"I don't think he's qualified. . . If Thomson gets on the bench, it will set the judicial system in this city back 200 years."

James M. Thomson, the once-powerful Northern Virginia legislator whose opposition to women's rights groups was blamed for his defeat a year ago, soon may be Alexandria's newest Circuit Court judge.

Despite harsh criticism by some local lawyers, Thomson, 54, a 22-year veteran of the Virginia House of Delegates and the former Democratic majority leader, is expected to win the endorsement of the Alexandria Bar Association in a secret ballet scheduled for Jan. 4.

The contest became at least a two-way race yesterday when Albert H. Grenadier, 52, a trial attorney and former president of the Alexandria Bar Association, announced he also is a candidate.

Besides provoking adverse comment by some blacks and women, Thomson's candidacy has renewed criticism of Virginia's judicial selection process among those who charge that it rewards "old boy cronyism" by appointing retired politicians to the bench.

In a separate development, Alexandria Del. Richard G. Hobson last week appointed a 13 member advisory panel to recommend three candidates besides the bar association's choice.

If endorsed by the bar, however,Thompson is considered likely to win the seat being vacated by senior Circuit Court Judge Franklin P. Backus, who announced on Nov. 30 he will retire from the bench Feb. 1. Th position, which pays $42,500, will be filled by a vote of the Democrat-dominated General Assembly, where Thomson still has strong political ties.

Thomson, who has a private law pratice in Old Town, has been lining up support among members of Alexandria's legal community with a campaign of personal contacts that began only hours after Backus' announcement 2 1/2 weeks ago.

"He called me that night," said assistant City Attorney Burton Hanbury. "I didn't even know that Backus had resigned. I told Thomson I would support him. If Jim wants it, he should have it."

Homson backers also include Acting Commonwealth's Attorney John Kloch, Roger Amole, president of the Alexandria Bar Association, and Senate Majority Leader Adelard L. Brault (D-Fairfax). Brault said Thomson could face a "tough situation" in the legislature but pledged his support if Thomson wins the bar's approval.

A strong and influential voice for Northern Virginia in his years in the House, Thomson nevertheless angered backers of the Equal Rights Amendment in 1976 with antifeminist statements. He once was an ardent supporter of racial segregation, although he stopped making prosegregation remarks in public seven years ago.
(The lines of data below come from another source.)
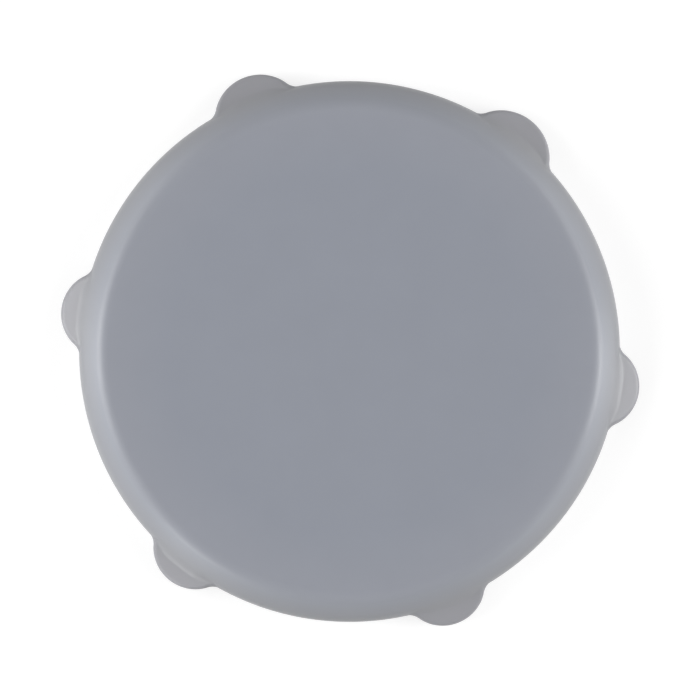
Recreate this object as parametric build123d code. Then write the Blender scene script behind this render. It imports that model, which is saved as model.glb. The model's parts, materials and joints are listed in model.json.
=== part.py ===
from build123d import *
from math import cos, radians, sin
import os

# Silicone drain stopper: a low round cap that is laid over a drain and peeled off by any of its six ears.
# Lengths are in millimetres and angles in degrees.
# The origin is on the tub floor under the middle of the cap, with +Z up.

# Cap, outside
cap_radius = 75.0
shoulder_slope_width = 6.5
shoulder_top_round = 5.0
shoulder_low_round = 6.5
skirt_edge_round = 0.6

# Cap, inside: the layers from the top down, and the hollow that goes over the drain
skin_thickness = 2.0
plate_thickness = 1.5
liner_thickness = 2.2
hollow_depth = 8.3
rim_outer_wall = 2.0
rim_inner_wall = 4.2

# Steel core plate, with holes that the liner's pegs bond through
plate_overlap = 0.5
plate_edge_round = 0.3
key_hole_radius = 3.0
key_hole_inset = 12.0
key_count = 6

# Liner that closes the plate in from below, caught over the inside of the rim
liner_overlap = 1.7
pocket_fit = 0.3

# Inner ring that closes round a bath drain
drain_gap = 15.0
drain_root_width = 4.0
drain_lip_width = 2.0
drain_lip_round_share = 0.45
drain_tongue_width = 2.0
drain_tongue_share = 0.5
drain_fit = 0.1

# Seal under the rim: a wide foot, a stem and a head that keeps it in its slot.
# The cap's weight presses it in level with the rim, and it springs out by its travel when the cap is lifted.
seal_foot_width = 4.6
seal_foot_height = 2.2
seal_foot_round = 0.8
seal_stem_width = 1.6
seal_neck_height = 1.1
seal_head_width = 3.2
seal_head_height = 1.4
seal_head_round = 0.5
seal_clearance = 0.35
seal_travel = 1.0

# Ears, which droop outwards from the wall and bend along a straight line just outside it
ear_count = 6
first_ear_angle = 52.0
ear_droop = 25.0
ear_thickness = 2.0
ear_edge_round_share = 0.425
ear_radius = 12.2
ear_length = 6.2
ear_root_fillet = 7.0
ear_seat_depth = 0.35
ear_root_depth = 4.0
hinge_gap = 0.8
hinge_height = 5.4
hinge_clearance = 0.3

# How far a cut runs past what it cuts
overrun = 2.0

# Levels, from the floor up
liner_bottom = hollow_depth
liner_top = liner_bottom + liner_thickness
plate_top = liner_top + plate_thickness
cap_height = plate_top + skin_thickness
neck_bottom = seal_foot_height + seal_clearance
neck_top = neck_bottom + seal_neck_height
seal_head_bottom = neck_top + seal_travel + seal_clearance
seal_top = seal_head_bottom + seal_head_height

# Radii, from the outside in
hinge_radius = cap_radius + hinge_gap
seal_radius = cap_radius - rim_outer_wall - seal_clearance - seal_foot_width / 2
hollow_radius = seal_radius - seal_foot_width / 2 - seal_clearance - rim_inner_wall
liner_radius = hollow_radius + liner_overlap
plate_radius = hollow_radius + plate_overlap
key_circle_radius = plate_radius - key_hole_inset
drain_ring_radius = hollow_radius - drain_gap - drain_root_width / 2


def disc(radius, bottom, top):
    """A flat round disc about the middle axis."""
    return Pos(0, 0, bottom) * Cylinder(radius, top - bottom, align=(Align.CENTER, Align.CENTER, Align.MIN))


def band(middle_radius, width, bottom, top):
    """A square-cut ring of a given width, centred on a circle."""
    return disc(middle_radius + width / 2, bottom, top) - disc(middle_radius - width / 2, bottom, top)


def rounded(sketch, place, radius):
    """The sketch with its corner nearest to a place rounded."""
    return fillet(sketch.vertices().sort_by_distance((*place, 0))[0], radius)


def turned(sketch):
    """A half section, drawn as radius and height, turned about the middle axis."""
    return revolve(Plane.XZ * sketch, Axis.Z)


def around(count, first_angle, shape):
    """Even copies of a shape about the middle axis."""
    return [Rot(0, 0, first_angle + 360 * step / count) * shape for step in range(count)]


def cap_outside():
    """The cap's outer form: flat face, sloping rounded shoulder and straight wall."""
    slope_top = (cap_radius - shoulder_slope_width, cap_height)
    slope_bottom = (cap_radius, cap_height - shoulder_slope_width)
    skirt_edge = (cap_radius, 0)
    section = Polygon((0, 0), skirt_edge, slope_bottom, slope_top, (0, cap_height), align=None)
    section = rounded(section, slope_top, shoulder_top_round)
    section = rounded(section, slope_bottom, shoulder_low_round)
    section = rounded(section, skirt_edge, skirt_edge_round)
    return turned(section)


def seal_slot():
    """Room under the rim for the seal, pressed in and sprung out."""
    sides = 2 * seal_clearance
    slot_top = seal_top + seal_clearance
    slot = band(seal_radius, seal_foot_width + sides, -overrun, neck_bottom)
    slot += band(seal_radius, seal_stem_width + sides, -overrun, slot_top)
    slot += band(seal_radius, seal_head_width + sides, neck_top, slot_top)
    return slot


def ear_plane():
    """The ear's own plane, through its hinge line, for an ear along +X."""
    outward = (cos(radians(ear_droop)), 0, -sin(radians(ear_droop)))
    upward = (sin(radians(ear_droop)), 0, cos(radians(ear_droop)))
    return Plane(origin=(hinge_radius, 0, hinge_height), x_dir=outward, z_dir=upward)


def ear_plate():
    """An ear with its root, as one flat plate let into the wall."""
    slant = cos(radians(ear_droop))
    seat_radius = cap_radius - ear_seat_depth
    wall_radius = seat_radius * slant
    wall_middle = (seat_radius - hinge_radius) / slant - wall_radius
    ear_middle = (ear_length - hinge_gap) / slant - ear_radius
    outline = Pos(wall_middle, 0) * Circle(wall_radius)
    outline += Pos(ear_middle, 0) * Rot(0, 0, 180) * Circle(ear_radius)
    outline = fillet(outline.vertices().sort_by(Axis.X)[-2:], ear_root_fillet)
    plate = extrude(outline, ear_thickness / 2, both=True)
    plate = fillet(plate.edges().filter_by(GeomType.CIRCLE), ear_edge_round_share * ear_thickness)
    window_length = ear_root_depth + ear_radius
    window_width = 2 * ear_radius + ear_root_fillet
    return plate & Pos(window_length / 2 - ear_root_depth, 0) * Box(window_length, window_width, window_length)


def hinge_rod(radius, length):
    """A rod along the hinge line, in the ear's own plane."""
    return Rot(90, 0, 0) * Cylinder(radius, length)


def beyond_hinge():
    """A block that holds all of an ear that lies outside its hinge line."""
    size = 2 * (ear_radius + ear_root_fillet)
    return Box(size, size, size, align=(Align.MIN, Align.CENTER, Align.CENTER))


def pull_tab():
    """The ear outside its hinge line, with the round bead that it turns on, for an ear along +X."""
    flap = ear_plate() & beyond_hinge()
    hinge_face = flap.faces().sort_by(Axis.X)[0]
    bead_length = hinge_face.bounding_box().size.Y - 2 * ear_edge_round_share * ear_thickness
    return ear_plane() * (flap + hinge_rod(ear_thickness / 2, bead_length))


def bead_groove():
    """Room for an ear's bead, along its hinge line."""
    return ear_plane() * hinge_rod(ear_thickness / 2 + hinge_clearance, 2 * (ear_radius + ear_root_fillet))


def ear_root():
    """The fixed root of an ear along +X, up to its hinge line."""
    return ear_plane() * (ear_plate() - beyond_hinge())


def cover():
    """The silicone cap: face, wall, rim with its seal slot, lip that keeps the liner in, and ear roots."""
    shape = cap_outside()
    shape -= disc(hollow_radius, -overrun, liner_bottom)
    shape -= disc(liner_radius + pocket_fit, liner_bottom, liner_top)
    shape -= disc(plate_radius + pocket_fit, liner_bottom, plate_top)
    # The round faces have their seams at +X, so the first ear is put half a step from there and all is then turned.
    half_step = 180 / ear_count
    for root in around(ear_count, half_step, ear_root()):
        shape += root
    for groove in around(ear_count, half_step, bead_groove()):
        shape -= groove
    shape -= seal_slot()
    return Rot(0, 0, first_ear_angle - half_step) * shape


def core_plate():
    """The steel disc that weighs the cap down and keeps its face flat."""
    shape = disc(plate_radius, liner_top, plate_top)
    shape = fillet(shape.edges(), plate_edge_round)
    hole = Pos(key_circle_radius, 0) * disc(key_hole_radius, liner_top - overrun, plate_top + overrun)
    return shape - around(key_count, first_ear_angle, hole)


def drain_tongue(fit):
    """The square rib that the drain ring is held by, or the groove for it."""
    width = drain_tongue_width + 2 * fit
    top = liner_bottom + drain_tongue_share * liner_thickness + fit
    return band(drain_ring_radius, width, liner_bottom, top)


def base_liner():
    """The silicone sheet under the plate, with pegs through the plate and a groove for the drain ring."""
    shape = disc(liner_radius, liner_bottom, liner_top)
    peg = Pos(key_circle_radius, 0) * disc(key_hole_radius - pocket_fit, liner_top, plate_top)
    for each in around(key_count, first_ear_angle, peg):
        shape += each
    return shape - drain_tongue(drain_fit)


def drain_ring():
    """The inner sealing ring: a tapered lip on a tongue."""
    root_side = drain_root_width / 2
    lip_side = drain_lip_width / 2
    inner_lip = (drain_ring_radius - lip_side, 0)
    outer_lip = (drain_ring_radius + lip_side, 0)
    outer_root = (drain_ring_radius + root_side, liner_bottom)
    inner_root = (drain_ring_radius - root_side, liner_bottom)
    section = Polygon(inner_lip, outer_lip, outer_root, inner_root, align=None)
    section = rounded(section, inner_lip, drain_lip_round_share * drain_lip_width)
    section = rounded(section, outer_lip, drain_lip_round_share * drain_lip_width)
    return turned(section) + drain_tongue(0)


def seal_ring():
    """The seal under the rim: foot, stem and head."""
    foot = band(seal_radius, seal_foot_width, 0, seal_foot_height)
    foot = fillet(foot.edges().group_by(Axis.Z)[0], seal_foot_round)
    stem = band(seal_radius, seal_stem_width, seal_foot_height, seal_head_bottom)
    head = band(seal_radius, seal_head_width, seal_head_bottom, seal_top)
    head = fillet(head.edges().group_by(Axis.Z)[-1], seal_head_round)
    return foot + stem + head


pieces = {
    "cover": cover(),
    "core_plate": core_plate(),
    "base_liner": base_liner(),
    "drain_ring": drain_ring(),
    "seal_ring": seal_ring(),
}
for number, tab in enumerate(around(ear_count, first_ear_angle, pull_tab()), start=1):
    pieces[f"pull_tab_{number}"] = tab

os.makedirs("parts", exist_ok=True)
for name, shape in pieces.items():
    export_step(shape, f"parts/{name}.step")
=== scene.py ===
import json
import math

import bmesh
import bpy
import numpy as np
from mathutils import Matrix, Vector


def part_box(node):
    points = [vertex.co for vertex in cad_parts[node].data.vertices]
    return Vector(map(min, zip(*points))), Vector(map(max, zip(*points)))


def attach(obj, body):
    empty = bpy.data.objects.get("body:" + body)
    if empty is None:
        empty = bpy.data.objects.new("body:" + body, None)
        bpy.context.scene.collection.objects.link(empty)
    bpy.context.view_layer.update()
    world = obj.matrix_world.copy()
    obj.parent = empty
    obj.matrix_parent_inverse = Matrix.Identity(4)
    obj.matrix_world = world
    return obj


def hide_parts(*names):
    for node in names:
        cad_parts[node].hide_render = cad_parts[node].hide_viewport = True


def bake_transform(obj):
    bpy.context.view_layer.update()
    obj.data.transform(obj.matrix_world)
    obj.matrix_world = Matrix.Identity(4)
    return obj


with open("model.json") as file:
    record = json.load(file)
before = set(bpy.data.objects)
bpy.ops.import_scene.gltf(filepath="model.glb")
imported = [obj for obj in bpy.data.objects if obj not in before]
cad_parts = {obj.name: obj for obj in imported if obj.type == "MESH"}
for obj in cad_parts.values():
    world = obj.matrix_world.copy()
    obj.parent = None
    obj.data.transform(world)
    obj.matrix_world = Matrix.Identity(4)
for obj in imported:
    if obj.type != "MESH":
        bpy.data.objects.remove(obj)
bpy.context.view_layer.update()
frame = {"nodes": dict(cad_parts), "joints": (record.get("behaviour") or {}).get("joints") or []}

# Silicone drain stopper: a low cap with six ears, seen square from above on white.
# Piece sizes are in millimetres, as on a drawing, and turned into metres with mm.
mm = 0.001


# Small helpers

def hexColour(code):
    channels = [int(code[i:i + 2], 16) / 255 for i in (1, 3, 5)]
    return [c / 12.92 if c <= 0.04045 else ((c + 0.055) / 1.055) ** 2.4 for c in channels] + [1.0]


def addNode(tree, kind, links=None, **settings):
    node = tree.nodes.new(kind)
    for name, value in settings.items():
        setattr(node, name, value)
    for socket, value in (links or {}).items():
        if isinstance(value, bpy.types.NodeSocket):
            tree.links.new(value, node.inputs[socket])
        else:
            node.inputs[socket].default_value = value
    return node


def maths(tree, operation, *values):
    return addNode(tree, "ShaderNodeMath", dict(enumerate(values)), operation=operation).outputs[0]


def meshObject(name, points, faces=()):
    mesh = bpy.data.meshes.new(name)
    mesh.from_pydata([tuple(p) for p in points], (), faces)
    mesh.update()
    piece = bpy.data.objects.new(name, mesh)
    bpy.context.scene.collection.objects.link(piece)
    return piece


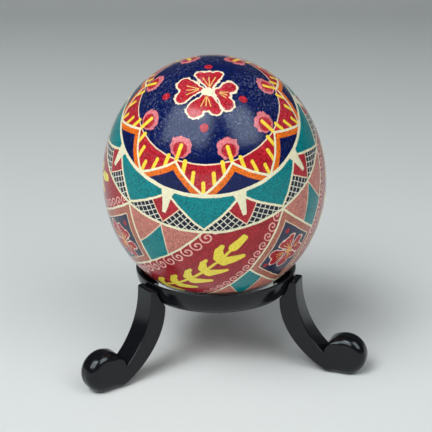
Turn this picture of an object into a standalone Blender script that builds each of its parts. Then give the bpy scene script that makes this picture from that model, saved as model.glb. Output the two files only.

Aside from his political beliefs, Thomson's lack of trial experience also has been criticized. A Circuit Court judge has jurisdiction over felony trials, misdemeanor trials appeals from a lower court and civil litigation of $500 or more.

Attorney William B. Moffitt last week called Thomson "a man who is insensitive to racial matters and an avowed segregationist."

Susan Blair, a feminist activist, said, I think the citizens of Alexandria appreciate the honesty and sincerity of Jim Thomson who has unflinchingly repeated through the years of his public life that black people and women are different . . . which would mean he does not believe in equality of rights in the courts of justice which interpret the law in our city and state."

"I don't think he's qualified," said Marvin Miller, 33 one of four attorneys who took their concerns to legislative representatives at a public meeting in Alexandria last week. "He's a politician. The way he's been campaigning for this is scandalous. If Thomson gets on the bench it will set the judicial system in this city back 200 years."

Thomson said in an interview last week that he believed his legislative experience qualified him for the bench. As for his views on issues such as race and women's rights Thomson said, "As a judge you don't have the right to espouse causes."

"I don't see how that can be true" said Charlsie Armstrong, a coordinator of Virginians for ERA. "And if Alexandrians felt he was not qualified to be their representative in Richmond he would be no better qualified to be a judge, which is even more sensitive."

Thomson was defeated in 1977 by Republican Gary Myers after ERA backers campaigned door-to-door against him. Thomson attributed the loss of the influx of newcomers in apartments and condominiums in Alexandria's West End.

Under the present system of judicial selection, the choice of the local bar association traditionally is upheld by the the legislative majority after a caucus of its members.